We really liked how easy it was to use Font Awesome and have nice, scalable icons that you could embed with the text on your website. This is what inspired us to make RPG Awesome; but with some more niche icons specifically for games.

RPG Awesome is a CSS font library made to work just like Font Awesome, but to bring you RPG and gaming themed icons instead.

Generating the CSS

When you add Font Awesome’s CSS stylesheet to your document, what you are really doing is just adding font-face rules that tell the browser where your font files are. That’s easy to do, the harder part is actually creating these font files:







@font-face {font-family: 'RPGAwesome';src: url("../fonts/rpgawesome-webfont.eot?v=0.1.0");src: url("../fonts/rpgawesome-webfont.eot?#iefix&v=0.1.0") /* ... */;font-weight: normal;font-style: normal;}

The more tedious part about the CSS is generating all of the classes for all of the characters in the font:



.ra-axe:before {content: "";}

Creating the Font

Before we can even think about creating the entire mapping of class names to characters in our font, we need to find some good SVGs to use. Luckily for us, @nagoshiashumari found game-icons.net, which has an amazing CC BY 3.0 license. This permits us to adapt their works for any purpose, as long as we give appropriate credit.

@nagoshiashumari painstakingly curated their archive of SVGs. Lots of icons needed to be cleaned up, and some of them just needed to be thrown out. In the end, she found 495 usable pictographics that are included with the font.

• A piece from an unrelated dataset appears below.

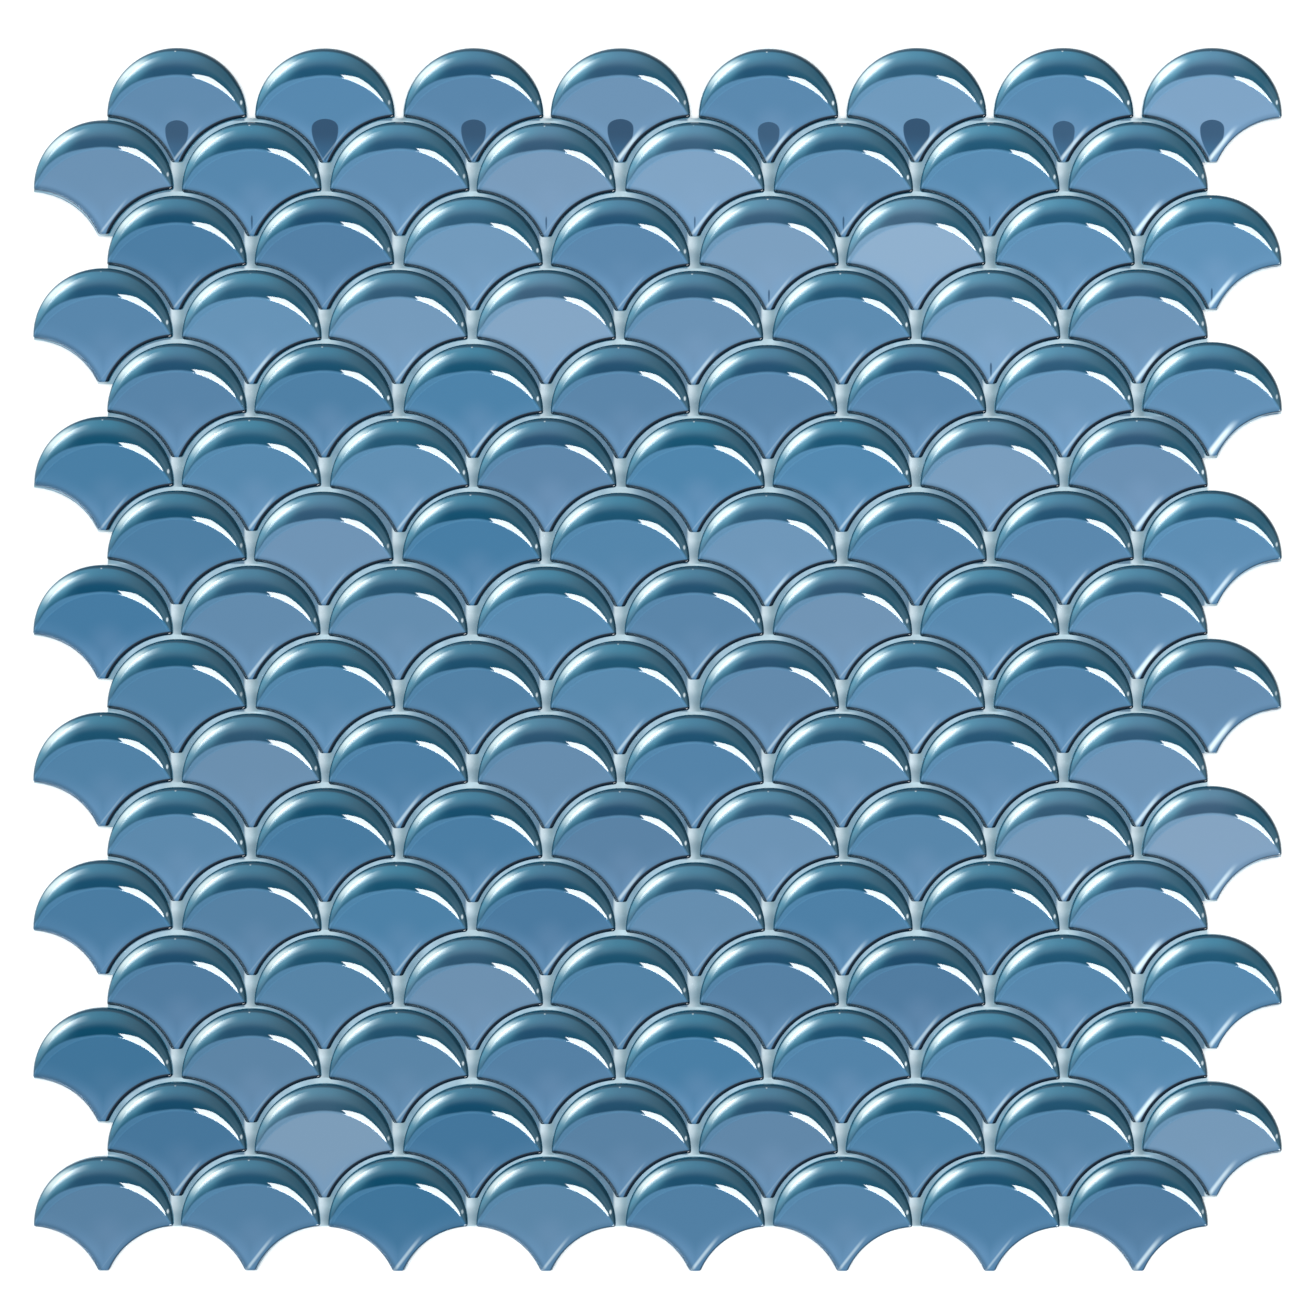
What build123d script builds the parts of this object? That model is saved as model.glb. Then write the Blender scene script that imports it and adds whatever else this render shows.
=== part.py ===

In order to create the font files and the mapping necessary to use our icons, we take all the SVGs and add them to an IcoMoon.io project set. This tool lets us quickly convert hundreds of SVGs into one single font. Even better for us, this online tool generates the mapping between font characters and class names!

You can see all of the raw SVGs uses in the font here: nagoshiashumari/rpg-awesome-raw.

Publishing

Finally, now that we have the fonts and the CSS, we can publish it!

First off, we decided to open source all of the code to Github so that others could help us improve the font library and suggest new icons!

We then added support for different package managers as requested. We added RPG Awesome to Bower, NPM, and Meteor.